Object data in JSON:

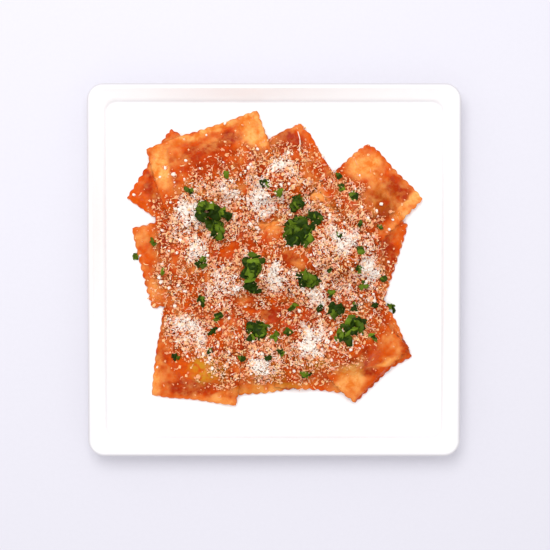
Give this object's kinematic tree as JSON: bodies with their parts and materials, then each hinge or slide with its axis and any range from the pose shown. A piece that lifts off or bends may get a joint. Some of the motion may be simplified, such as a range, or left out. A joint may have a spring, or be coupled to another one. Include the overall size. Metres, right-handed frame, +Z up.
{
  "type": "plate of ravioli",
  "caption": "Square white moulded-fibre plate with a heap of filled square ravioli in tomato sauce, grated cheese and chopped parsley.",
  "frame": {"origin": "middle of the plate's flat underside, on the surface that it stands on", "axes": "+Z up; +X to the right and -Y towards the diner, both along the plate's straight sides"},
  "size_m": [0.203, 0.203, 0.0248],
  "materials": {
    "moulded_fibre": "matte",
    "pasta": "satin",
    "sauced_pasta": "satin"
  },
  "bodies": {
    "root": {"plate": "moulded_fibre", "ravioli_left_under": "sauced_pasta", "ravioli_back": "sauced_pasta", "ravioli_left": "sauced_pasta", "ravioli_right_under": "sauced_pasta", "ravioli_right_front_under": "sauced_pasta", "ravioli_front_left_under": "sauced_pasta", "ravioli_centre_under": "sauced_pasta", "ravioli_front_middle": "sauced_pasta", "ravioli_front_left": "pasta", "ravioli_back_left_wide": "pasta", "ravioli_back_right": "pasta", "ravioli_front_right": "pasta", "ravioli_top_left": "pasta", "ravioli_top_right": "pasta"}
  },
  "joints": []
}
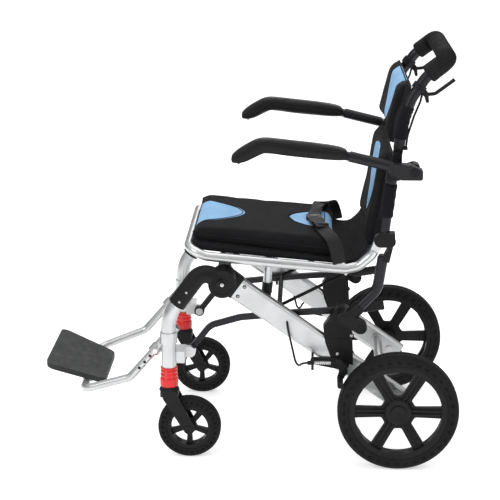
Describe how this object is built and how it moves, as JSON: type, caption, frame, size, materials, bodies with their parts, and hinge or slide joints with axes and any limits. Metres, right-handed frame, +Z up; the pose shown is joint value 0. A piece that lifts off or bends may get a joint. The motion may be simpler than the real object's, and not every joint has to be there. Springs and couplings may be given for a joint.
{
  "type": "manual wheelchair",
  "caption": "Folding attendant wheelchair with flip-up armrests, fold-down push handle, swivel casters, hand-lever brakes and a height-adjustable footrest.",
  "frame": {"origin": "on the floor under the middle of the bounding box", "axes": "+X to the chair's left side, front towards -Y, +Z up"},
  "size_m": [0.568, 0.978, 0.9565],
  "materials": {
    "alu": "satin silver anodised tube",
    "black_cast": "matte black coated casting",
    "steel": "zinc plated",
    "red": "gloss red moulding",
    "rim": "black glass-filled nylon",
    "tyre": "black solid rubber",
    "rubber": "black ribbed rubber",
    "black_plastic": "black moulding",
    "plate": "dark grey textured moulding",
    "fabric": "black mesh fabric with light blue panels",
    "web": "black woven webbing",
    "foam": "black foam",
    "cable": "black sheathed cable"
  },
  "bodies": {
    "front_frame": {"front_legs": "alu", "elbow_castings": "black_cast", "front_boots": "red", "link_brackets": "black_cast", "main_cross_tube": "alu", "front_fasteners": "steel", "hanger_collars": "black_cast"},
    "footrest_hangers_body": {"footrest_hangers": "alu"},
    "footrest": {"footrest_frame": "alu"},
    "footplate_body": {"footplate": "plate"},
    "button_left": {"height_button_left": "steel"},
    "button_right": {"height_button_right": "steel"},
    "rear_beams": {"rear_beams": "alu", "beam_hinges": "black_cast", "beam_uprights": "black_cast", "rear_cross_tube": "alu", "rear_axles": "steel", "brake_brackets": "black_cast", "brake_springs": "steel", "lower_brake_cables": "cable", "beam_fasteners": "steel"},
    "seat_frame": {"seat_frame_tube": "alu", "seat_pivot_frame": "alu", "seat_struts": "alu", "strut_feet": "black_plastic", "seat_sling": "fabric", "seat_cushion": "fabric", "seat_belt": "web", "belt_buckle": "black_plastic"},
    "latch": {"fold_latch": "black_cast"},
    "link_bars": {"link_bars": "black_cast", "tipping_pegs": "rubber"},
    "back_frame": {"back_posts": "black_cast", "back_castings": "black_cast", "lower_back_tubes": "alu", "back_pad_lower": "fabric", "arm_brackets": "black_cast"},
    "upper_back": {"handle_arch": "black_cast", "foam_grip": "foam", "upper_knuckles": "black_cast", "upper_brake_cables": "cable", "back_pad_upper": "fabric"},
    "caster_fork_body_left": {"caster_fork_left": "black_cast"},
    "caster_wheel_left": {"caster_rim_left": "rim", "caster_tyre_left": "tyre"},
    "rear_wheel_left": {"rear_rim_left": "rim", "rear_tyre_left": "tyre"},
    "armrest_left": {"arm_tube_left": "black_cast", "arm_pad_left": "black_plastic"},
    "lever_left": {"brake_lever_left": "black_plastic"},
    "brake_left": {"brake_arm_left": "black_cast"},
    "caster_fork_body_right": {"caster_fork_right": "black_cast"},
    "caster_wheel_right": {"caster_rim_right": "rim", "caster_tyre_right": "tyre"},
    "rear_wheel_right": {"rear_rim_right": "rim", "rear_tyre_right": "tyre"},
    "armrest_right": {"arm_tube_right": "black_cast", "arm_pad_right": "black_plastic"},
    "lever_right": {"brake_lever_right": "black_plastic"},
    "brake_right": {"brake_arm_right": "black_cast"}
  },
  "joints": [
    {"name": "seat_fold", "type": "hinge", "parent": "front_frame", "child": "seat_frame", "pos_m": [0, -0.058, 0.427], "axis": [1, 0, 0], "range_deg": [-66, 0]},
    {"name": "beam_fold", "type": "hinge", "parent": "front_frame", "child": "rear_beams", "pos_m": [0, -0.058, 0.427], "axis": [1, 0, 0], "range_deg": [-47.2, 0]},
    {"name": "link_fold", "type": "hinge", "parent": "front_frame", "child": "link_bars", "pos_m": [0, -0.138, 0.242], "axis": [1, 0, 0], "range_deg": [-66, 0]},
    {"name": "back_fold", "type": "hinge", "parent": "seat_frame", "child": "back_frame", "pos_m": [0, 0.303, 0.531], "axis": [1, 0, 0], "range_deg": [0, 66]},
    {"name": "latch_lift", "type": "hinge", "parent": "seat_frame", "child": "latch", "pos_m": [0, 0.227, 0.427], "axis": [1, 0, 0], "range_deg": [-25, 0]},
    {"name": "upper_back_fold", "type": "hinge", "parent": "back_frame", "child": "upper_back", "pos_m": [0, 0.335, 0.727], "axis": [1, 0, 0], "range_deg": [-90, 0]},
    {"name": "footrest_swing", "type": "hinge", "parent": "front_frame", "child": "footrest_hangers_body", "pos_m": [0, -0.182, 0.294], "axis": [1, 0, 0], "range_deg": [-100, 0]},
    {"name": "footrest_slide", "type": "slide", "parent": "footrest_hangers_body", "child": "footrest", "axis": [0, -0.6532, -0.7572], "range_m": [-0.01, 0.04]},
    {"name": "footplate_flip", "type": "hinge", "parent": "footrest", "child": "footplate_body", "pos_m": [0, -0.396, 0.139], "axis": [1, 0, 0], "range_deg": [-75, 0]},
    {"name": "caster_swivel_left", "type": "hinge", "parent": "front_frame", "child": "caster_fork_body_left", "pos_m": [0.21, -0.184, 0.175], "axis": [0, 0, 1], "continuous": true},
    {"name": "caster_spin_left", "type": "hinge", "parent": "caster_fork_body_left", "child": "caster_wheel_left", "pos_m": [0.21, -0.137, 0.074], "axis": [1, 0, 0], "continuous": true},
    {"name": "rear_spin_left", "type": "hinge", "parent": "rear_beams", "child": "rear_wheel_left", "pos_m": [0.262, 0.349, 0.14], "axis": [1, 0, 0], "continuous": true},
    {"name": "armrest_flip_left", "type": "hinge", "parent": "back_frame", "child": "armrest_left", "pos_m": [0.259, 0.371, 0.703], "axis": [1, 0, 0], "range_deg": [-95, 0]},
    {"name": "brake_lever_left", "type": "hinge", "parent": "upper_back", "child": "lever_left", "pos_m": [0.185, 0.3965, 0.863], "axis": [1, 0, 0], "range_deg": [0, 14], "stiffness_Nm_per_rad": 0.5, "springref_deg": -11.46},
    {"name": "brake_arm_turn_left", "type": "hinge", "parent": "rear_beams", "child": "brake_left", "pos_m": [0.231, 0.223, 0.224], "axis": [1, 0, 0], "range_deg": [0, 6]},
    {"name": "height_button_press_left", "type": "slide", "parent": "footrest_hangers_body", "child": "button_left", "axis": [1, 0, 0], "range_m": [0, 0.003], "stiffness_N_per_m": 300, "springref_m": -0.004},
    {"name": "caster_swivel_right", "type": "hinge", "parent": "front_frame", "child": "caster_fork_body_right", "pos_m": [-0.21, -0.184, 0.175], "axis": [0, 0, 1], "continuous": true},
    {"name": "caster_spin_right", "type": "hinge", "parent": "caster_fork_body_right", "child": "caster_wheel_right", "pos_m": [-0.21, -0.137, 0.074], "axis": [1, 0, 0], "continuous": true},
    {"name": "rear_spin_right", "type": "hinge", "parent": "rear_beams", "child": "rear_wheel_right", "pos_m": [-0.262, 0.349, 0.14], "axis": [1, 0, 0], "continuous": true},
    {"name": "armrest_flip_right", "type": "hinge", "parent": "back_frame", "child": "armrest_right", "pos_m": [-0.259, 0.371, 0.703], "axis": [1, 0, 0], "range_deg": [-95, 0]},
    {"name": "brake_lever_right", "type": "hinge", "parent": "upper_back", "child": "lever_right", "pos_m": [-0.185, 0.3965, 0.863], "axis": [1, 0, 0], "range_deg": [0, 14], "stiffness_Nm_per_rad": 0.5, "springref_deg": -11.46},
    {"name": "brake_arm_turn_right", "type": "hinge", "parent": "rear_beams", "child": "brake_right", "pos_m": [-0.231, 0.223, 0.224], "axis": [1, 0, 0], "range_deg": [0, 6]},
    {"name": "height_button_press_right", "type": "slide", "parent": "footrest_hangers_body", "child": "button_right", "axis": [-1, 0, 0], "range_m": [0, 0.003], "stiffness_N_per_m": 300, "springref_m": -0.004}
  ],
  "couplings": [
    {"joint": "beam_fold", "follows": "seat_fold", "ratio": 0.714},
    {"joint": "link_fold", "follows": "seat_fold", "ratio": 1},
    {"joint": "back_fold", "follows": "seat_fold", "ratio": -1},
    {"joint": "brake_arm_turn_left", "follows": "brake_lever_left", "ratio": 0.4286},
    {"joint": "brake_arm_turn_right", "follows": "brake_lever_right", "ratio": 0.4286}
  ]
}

▶ STATED TASK:
From the listing above, collect each line in which the string "joints" appears.

▶ SOLVED EXERCISE:
  "joints": []
Describe how this object is built and how it moves, as JSON: type, caption, frame, size, materials, bodies with their parts, and hinge or slide joints with axes and any limits. Metres, right-handed frame, +Z up; the pose shown is joint value 0. A piece that lifts off or bends may get a joint. The motion may be simpler than the real object's, and not every joint has to be there. Springs and couplings may be given for a joint.
  "joints": [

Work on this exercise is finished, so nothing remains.